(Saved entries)
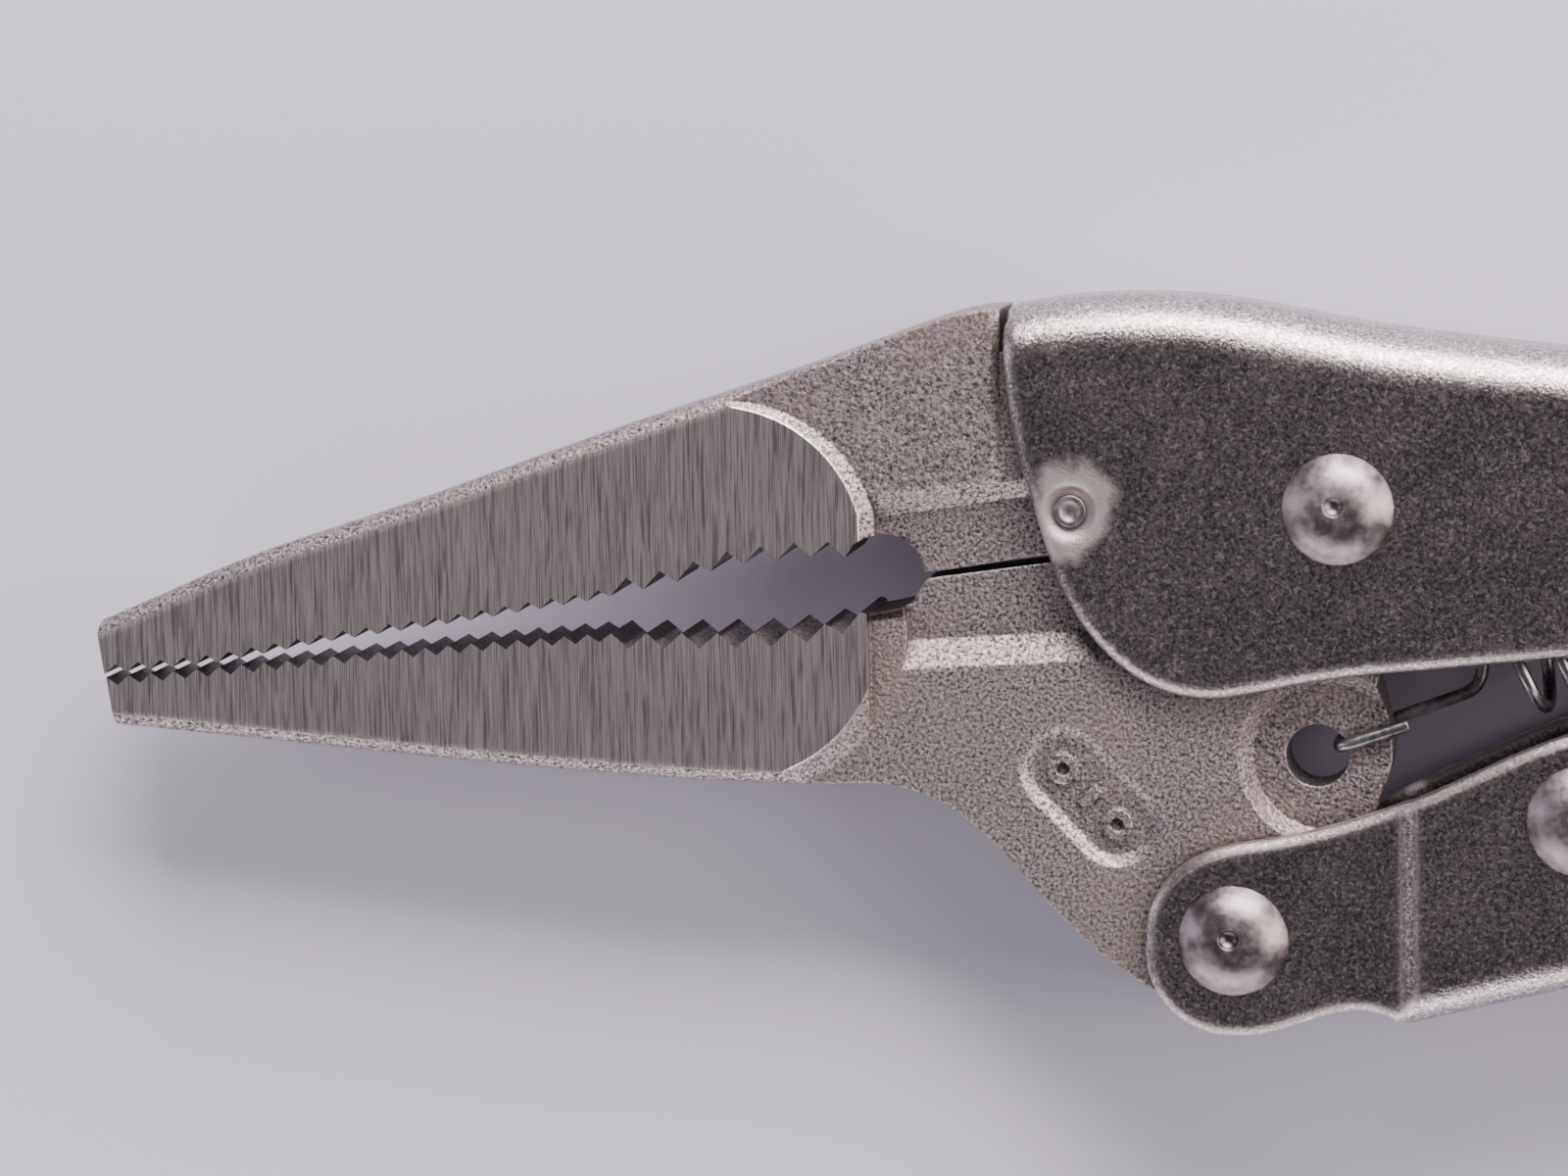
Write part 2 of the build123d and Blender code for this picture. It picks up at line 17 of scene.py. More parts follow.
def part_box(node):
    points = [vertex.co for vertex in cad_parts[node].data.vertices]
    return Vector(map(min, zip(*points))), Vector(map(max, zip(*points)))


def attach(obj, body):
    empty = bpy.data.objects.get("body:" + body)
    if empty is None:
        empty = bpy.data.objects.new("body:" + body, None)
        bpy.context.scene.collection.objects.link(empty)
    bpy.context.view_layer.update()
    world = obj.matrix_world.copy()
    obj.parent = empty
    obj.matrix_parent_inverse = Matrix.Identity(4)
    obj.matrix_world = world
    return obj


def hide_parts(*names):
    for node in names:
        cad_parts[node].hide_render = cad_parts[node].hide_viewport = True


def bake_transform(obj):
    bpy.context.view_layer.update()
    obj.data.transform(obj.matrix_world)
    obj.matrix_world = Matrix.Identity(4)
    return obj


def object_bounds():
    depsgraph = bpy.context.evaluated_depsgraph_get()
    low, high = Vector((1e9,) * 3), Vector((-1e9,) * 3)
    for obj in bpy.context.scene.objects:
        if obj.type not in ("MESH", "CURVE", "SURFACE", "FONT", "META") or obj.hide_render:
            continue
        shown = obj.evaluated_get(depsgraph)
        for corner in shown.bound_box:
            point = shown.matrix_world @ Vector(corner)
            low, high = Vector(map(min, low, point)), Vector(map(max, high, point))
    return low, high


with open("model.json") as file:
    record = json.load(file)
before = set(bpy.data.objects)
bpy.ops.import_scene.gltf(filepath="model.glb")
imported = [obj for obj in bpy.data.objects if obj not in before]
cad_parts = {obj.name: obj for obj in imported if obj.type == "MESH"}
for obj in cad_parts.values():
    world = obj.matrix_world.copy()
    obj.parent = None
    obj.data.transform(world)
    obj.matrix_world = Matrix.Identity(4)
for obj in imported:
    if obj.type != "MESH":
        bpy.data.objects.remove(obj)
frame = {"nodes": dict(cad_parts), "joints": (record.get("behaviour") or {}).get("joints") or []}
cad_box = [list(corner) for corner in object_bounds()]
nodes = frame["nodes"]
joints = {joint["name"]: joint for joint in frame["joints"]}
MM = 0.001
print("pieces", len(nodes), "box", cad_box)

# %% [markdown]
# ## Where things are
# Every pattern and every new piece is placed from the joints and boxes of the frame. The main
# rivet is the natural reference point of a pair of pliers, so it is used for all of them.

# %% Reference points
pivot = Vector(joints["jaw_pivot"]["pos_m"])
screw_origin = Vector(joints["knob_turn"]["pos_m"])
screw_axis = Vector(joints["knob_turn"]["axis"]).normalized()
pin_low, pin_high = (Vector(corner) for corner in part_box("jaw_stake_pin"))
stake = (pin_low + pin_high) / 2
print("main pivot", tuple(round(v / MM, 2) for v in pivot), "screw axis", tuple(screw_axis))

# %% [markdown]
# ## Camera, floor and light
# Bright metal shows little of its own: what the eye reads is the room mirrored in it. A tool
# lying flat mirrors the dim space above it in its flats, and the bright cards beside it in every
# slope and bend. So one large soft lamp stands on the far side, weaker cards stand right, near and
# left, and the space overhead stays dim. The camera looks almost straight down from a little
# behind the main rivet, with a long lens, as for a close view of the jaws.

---

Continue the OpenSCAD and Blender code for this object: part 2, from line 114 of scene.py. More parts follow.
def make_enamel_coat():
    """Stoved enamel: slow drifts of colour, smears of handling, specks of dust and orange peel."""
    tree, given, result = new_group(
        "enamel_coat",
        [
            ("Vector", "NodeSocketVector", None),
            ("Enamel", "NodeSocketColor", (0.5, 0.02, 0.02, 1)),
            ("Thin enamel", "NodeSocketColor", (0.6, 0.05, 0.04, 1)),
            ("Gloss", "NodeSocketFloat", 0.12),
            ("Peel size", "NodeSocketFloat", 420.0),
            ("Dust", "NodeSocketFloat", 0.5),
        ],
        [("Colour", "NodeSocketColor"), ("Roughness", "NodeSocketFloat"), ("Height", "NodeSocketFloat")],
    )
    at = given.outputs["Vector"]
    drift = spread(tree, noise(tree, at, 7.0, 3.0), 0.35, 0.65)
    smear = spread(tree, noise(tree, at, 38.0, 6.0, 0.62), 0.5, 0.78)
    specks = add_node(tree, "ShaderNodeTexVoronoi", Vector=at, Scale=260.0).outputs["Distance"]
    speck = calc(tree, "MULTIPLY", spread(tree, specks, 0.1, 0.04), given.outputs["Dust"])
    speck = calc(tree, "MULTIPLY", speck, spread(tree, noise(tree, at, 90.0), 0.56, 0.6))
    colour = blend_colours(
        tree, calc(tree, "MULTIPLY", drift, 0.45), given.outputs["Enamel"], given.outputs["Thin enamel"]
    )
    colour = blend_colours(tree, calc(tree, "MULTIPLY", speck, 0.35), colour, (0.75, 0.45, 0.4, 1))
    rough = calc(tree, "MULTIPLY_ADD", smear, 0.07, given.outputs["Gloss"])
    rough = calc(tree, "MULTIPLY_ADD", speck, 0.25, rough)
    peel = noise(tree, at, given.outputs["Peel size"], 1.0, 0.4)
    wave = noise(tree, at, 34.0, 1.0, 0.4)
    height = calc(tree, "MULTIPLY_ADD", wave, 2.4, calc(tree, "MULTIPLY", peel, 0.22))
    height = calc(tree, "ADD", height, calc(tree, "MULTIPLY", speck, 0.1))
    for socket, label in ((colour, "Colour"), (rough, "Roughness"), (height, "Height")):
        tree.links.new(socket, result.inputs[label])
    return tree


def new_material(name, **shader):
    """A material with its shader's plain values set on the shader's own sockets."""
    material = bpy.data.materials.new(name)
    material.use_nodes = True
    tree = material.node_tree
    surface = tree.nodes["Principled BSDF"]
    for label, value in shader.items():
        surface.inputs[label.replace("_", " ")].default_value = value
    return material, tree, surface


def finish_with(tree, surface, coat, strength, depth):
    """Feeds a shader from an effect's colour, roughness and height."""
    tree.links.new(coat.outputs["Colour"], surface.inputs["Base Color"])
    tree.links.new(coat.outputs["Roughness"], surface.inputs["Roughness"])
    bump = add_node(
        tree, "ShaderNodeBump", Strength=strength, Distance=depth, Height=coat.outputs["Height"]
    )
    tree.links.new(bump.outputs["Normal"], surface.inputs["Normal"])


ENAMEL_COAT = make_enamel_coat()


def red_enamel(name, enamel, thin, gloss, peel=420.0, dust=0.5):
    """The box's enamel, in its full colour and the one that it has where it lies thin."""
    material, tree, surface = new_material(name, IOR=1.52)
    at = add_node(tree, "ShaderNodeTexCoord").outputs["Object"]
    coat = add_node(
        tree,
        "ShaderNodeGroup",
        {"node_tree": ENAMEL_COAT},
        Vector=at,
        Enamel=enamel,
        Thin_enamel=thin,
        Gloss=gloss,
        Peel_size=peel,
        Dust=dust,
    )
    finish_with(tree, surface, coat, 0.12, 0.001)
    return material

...

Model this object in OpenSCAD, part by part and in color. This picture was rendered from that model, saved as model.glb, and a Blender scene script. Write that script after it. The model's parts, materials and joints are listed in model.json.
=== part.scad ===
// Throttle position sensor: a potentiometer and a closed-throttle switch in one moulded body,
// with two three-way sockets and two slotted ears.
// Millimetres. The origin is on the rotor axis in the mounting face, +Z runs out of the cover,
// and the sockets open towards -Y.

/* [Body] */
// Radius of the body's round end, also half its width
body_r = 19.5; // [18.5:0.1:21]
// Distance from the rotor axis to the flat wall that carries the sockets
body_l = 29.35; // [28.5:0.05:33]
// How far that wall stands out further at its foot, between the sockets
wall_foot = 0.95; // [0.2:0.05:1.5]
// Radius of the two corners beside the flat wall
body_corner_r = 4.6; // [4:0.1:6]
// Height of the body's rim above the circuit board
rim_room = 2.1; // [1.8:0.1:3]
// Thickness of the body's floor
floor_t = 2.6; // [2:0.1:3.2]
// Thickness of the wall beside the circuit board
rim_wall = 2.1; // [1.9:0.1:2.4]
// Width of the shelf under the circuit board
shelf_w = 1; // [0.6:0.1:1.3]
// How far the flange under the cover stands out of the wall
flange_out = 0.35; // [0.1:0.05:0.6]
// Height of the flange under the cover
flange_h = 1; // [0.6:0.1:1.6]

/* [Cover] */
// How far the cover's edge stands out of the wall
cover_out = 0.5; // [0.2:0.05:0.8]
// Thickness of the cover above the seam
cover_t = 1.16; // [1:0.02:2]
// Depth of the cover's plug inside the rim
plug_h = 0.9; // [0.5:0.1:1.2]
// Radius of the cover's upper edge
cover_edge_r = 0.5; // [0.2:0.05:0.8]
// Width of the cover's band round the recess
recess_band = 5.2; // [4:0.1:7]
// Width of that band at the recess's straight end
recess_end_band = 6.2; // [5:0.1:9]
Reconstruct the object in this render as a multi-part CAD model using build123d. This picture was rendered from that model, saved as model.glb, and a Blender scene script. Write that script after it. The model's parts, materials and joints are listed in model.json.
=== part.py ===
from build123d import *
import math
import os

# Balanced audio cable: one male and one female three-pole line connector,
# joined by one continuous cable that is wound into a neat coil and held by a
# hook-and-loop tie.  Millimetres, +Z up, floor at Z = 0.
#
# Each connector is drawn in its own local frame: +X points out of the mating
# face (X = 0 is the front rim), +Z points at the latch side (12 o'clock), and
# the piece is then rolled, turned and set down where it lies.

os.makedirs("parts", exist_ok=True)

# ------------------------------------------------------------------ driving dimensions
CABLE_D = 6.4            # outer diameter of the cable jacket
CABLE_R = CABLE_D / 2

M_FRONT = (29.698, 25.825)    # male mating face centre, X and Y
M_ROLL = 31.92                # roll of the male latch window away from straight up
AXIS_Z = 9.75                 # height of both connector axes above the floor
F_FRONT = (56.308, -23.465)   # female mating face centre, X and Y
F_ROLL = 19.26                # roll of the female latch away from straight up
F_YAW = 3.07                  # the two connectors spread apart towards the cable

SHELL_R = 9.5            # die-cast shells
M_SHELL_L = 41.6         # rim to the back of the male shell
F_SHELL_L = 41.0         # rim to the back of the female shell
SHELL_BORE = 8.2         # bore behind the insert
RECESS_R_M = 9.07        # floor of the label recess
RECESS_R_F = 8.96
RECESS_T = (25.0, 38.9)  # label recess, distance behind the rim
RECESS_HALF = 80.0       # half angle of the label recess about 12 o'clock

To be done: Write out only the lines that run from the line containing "if empty is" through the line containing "for node in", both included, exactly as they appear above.

Answer for the task:
    if empty is None:
        empty = bpy.data.objects.new("body:" + body, None)
        bpy.context.scene.collection.objects.link(empty)
    bpy.context.view_layer.update()
    world = obj.matrix_world.copy()
    obj.parent = empty
    obj.matrix_parent_inverse = Matrix.Identity(4)
    obj.matrix_world = world
    return obj


def hide_parts(*names):
    for node in names:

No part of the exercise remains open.